My decision to always use credit over debt, just saved me $1,470.67 because my wife’s credit card was recently compromised. The thief was very smart, only one big transaction which the credit card company didn’t red flag as an unusual purchase. I always check my monthly statements and recognized the bogus charge immediately. This is the third time in less than ten years that I have had to get a new credit card due to fraud.

The previous two times, the credit card company called me after they noticed some unusual activity. Although, it was a little embarrassing to have my credit card purchase declined but it is better than losing money. My experience with credit card fraud has made me into a frantic when it comes to making sure that I don’t lose any credit card receipts. I always cross-reference the receipt with my monthly statement. We even record each on-line purchase on a separate piece of paper and file it with the rest of our receipts.

Thieves have become very bold! I received a phone call at 6:00 a.m. from someone pretending to be from my credit card company. He stated that my credit card may have been compromised and requested that I should turn on my computer to check my debit card transactions. He wanted to get access to my banking information. Warning bells went off in my sleepy head.

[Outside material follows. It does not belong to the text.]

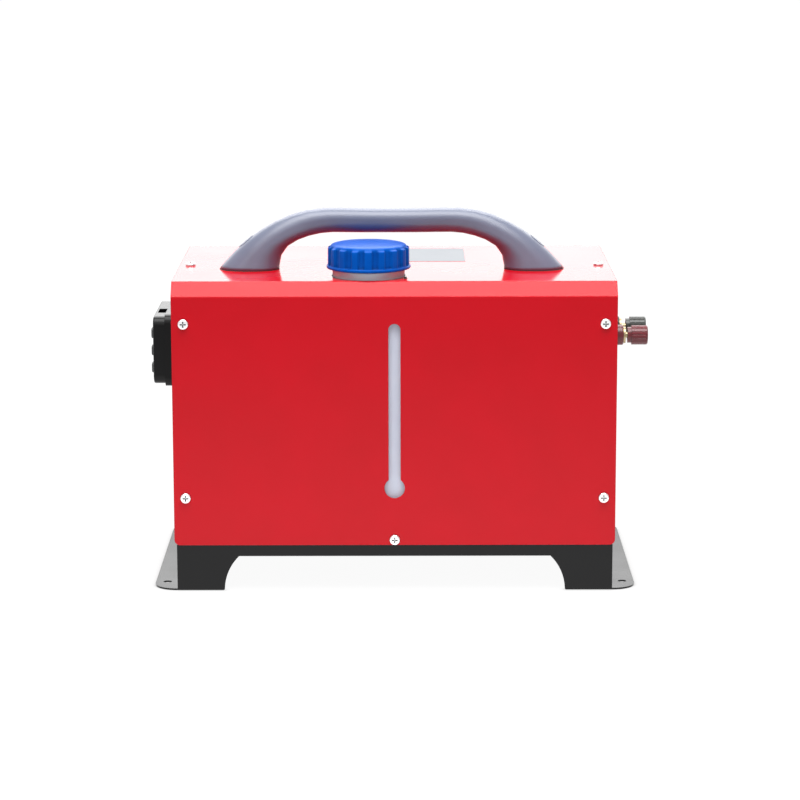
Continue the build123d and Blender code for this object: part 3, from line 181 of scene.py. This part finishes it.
def bluePolypropylene():
    # Moulded polypropylene with blue pigment: a soft gloss on every rib, with painted shade making it deeper blue
    # down in the grooves
    finish = newFinish("bluePolypropylene", {
        "Roughness": 0.36, "IOR": 1.36, "Specular Tint": linear("#74B8FF")})
    drift(finish, ("#004EB0", "#0056BC"), patchMm=12)
    grain(finish, sizeMm=2.5, depthMm=0.006)
    # painted shade: the blue darkens down in the grooves between the ribs
    recessShade(finish, recessMm=5, shadedBelow=0.5, unshadedAbove=0.98, shadeColour="#001C4C")
    return finish["material"]


def blackRubber():
    # Moulded nitrile rubber: black, dull, dusty grey at a glance
    finish = newFinish("blackRubber", {"Roughness": 0.75})
    drift(finish, ("#191919", "#202020"), patchMm=8)
    grain(finish, sizeMm=0.8, depthMm=0.03)
    return finish["material"]


def rolledAluminium():
    # Mill-finish aluminium sheet: dull grey with drawn streaks along the rolling direction
    finish = newFinish("rolledAluminium", {
        "Base Color": linear("#B3B5B8"), "Metallic": 1.0, "Specular Tint": linear("#8C8E90")})
    noise = grain(finish, sizeMm=1, depthMm=0.006, stretch=(0.05, 1, 1))
    roughRange(finish, noise, low=0.42, high=0.5)
    return finish["material"]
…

What the thief didn’t know was that credit card and debit card were with two different banks.

Protect yourself from fraud

  • Use a credit card for all your on-line purchases for added protection
  • Keep your receipts and check your monthly credit card statements
  • Hang up on questionable phone calls and call your financial institution
  • Use a pin number that doesn’t have any personal dates, like your birthday
  • Change your pin number from time to time
  • Share with family and friends information on current scams in your area

What is your answer to the question? Will that be debit or credit?